Tamimi pauses before answering. Eventually, he finds his footing. “Why we must accept to have less land than we deserve? Why we must forget our land and our homeland and our rights. Why all the time all the world wants the Palestinians to change their agenda to be acceptable in the Israeli society and the Israeli government. Why all the pressure come on the Palestinians. Why you want to victimize more the Palestinians?”
And on Tamimi goes complaining about settlement growth in the West Bank, the collapse of the Oslo process and the expectation that the Palestinians are forced to accept a state on 22% of what they had been originally offered under the UN Partition plan (which Arab leaders rejected). “This is the normal issue,” he says.

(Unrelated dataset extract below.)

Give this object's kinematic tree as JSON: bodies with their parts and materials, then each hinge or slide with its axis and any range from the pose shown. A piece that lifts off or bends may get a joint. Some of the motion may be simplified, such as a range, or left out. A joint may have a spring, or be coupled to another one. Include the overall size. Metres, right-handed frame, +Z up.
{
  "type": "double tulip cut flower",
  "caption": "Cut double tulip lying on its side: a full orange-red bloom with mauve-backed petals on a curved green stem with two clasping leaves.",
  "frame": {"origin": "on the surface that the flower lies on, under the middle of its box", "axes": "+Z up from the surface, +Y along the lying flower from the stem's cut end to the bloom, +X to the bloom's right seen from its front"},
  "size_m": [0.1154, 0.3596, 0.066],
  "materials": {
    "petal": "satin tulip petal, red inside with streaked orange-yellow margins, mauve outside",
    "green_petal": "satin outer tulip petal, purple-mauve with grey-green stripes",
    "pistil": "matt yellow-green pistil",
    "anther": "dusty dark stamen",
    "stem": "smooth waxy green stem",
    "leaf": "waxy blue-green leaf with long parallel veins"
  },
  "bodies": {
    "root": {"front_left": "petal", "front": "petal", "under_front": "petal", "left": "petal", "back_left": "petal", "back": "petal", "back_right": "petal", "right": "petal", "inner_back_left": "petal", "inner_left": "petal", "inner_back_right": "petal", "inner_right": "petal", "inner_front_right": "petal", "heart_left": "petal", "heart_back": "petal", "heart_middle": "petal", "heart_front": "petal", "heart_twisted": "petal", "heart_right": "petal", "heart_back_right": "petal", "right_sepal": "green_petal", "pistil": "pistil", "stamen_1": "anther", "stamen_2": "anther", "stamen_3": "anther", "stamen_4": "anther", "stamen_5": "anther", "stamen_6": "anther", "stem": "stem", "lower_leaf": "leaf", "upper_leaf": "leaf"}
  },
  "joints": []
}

In response to his rant, the audience rewards Tamimi’s truculence with applause. Someone else, an elderly man with an English accent, asks a question. “We’re all on the same side here,” he declares before asking if the people in the audience can sign a petition. Tamimi had just made it clear that he was ready for another round of conflict, and yet here was one of his groupies responding to him like he was George Harrison singing “My Sweet Lord.”
And on it goes. Later a woman raises her hand and declares, “I don’t have a question as much as I want to tell you how honored I am to be here with your family. I thank you for your story.” She says that as an American her heart is heavy and that as a Christian she prays for peace for Palestinians “because God is greater than any of these political establishments and so I just wanted to thank you and I’m honored to be with you today.”

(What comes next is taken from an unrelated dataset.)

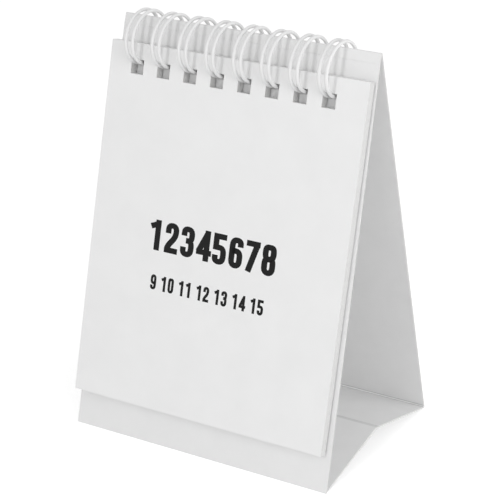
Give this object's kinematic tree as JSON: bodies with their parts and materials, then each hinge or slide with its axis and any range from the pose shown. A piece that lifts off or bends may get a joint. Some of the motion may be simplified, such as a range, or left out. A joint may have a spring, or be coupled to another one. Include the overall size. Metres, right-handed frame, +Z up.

There it is: A woman who expresses a desire for peace, speaks in the same breath of how honored she is to be a guest of a family that has incited hostility and violence against Israelis for years.
These people are not peacemakers. They are creepy and sad groupies who reward grievance-mongering Palestinian extremists with perverse and undeserved adulation that only gives fuel to the fire of hostility in the Holy Land.
The writer is Christian media analyst for the Committee for Accuracy in Middle East Reporting in America (camera.org). His opinions are his own.